Grant knew full well of the real socialist alternative promoted by the Socialist Party of Great Britain and our companion parties overseas (he debated Socialist Party speaker Tony Turner in 1945 and was wont to deride us as ‘ultra left’ sectarians) but he rejected real socialism for the type of politics that cast him in the role of leader, manipulating the mass of the proletariat towards a ‘revolutionary situation’. But, as history proved, the working class were not so easily manipulated by Grant’s particular mix of Trotskyist tactics, and his lifetime was effectively wasted on an ultimately dishonest political cause. 

This was a shame, because like Tony Cliff, Grant had much energy and some talent as a writer and speaker. He was an obsessive analyst of – and collector of information about – the capitalist economy, though arguably (because of his unsupported belief in capitalist collapse) his best works were not in this field. His political tract Against the Theory of State Capitalism in 1949, for instance, was a relentlessly logical attack on the irrationality of the Cliff (SWP) position from an orthodox Trotskyist perspective, implying that the only coherent state capitalist theory applied to the Soviet bloc, etc came from those, like the Socialist Party, who rejected Leninist and Trotskyist politics altogether. And in more recent times, he collaborated with Alan Woods to write an excellent book called,” Reason and Revolt: Marxist Philosophy and Modern Science“, a history of science and scientific methods from a general Marxist standpoint. Grant will be remembered, above all else though, for founding a political tendency which hit the headlines and gained public notoriety but which otherwise did the socialist movement huge amounts of damage.

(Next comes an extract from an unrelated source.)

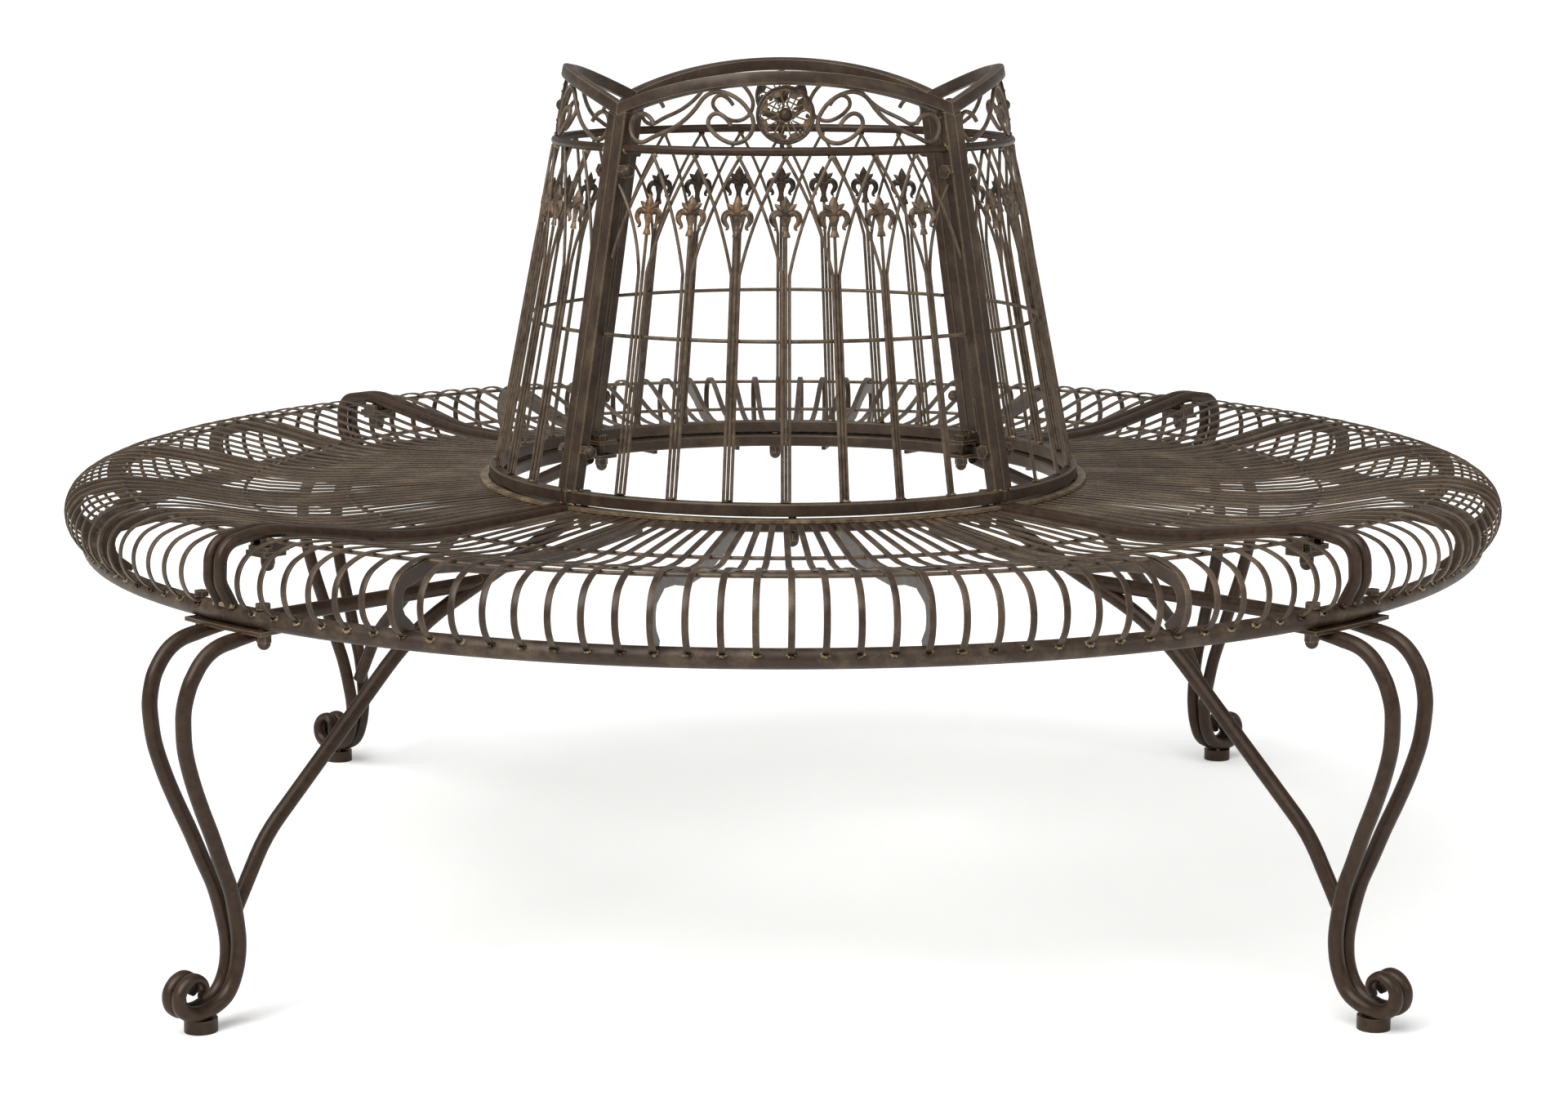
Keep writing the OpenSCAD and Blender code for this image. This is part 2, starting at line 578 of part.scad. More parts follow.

His political heirs in Socialist Appeal and SPEW fittingly continue to peddle the same kind of elitist and outdated reformist nonsense now as Grant did when he first became a Trotskyist in the 1930s. Indeed, for years Grant was derided by many for sounding rather like an old, broken record – and today, his surviving political heirs most certainly stand out as badly scratched vinyl in what is a transparently digital age.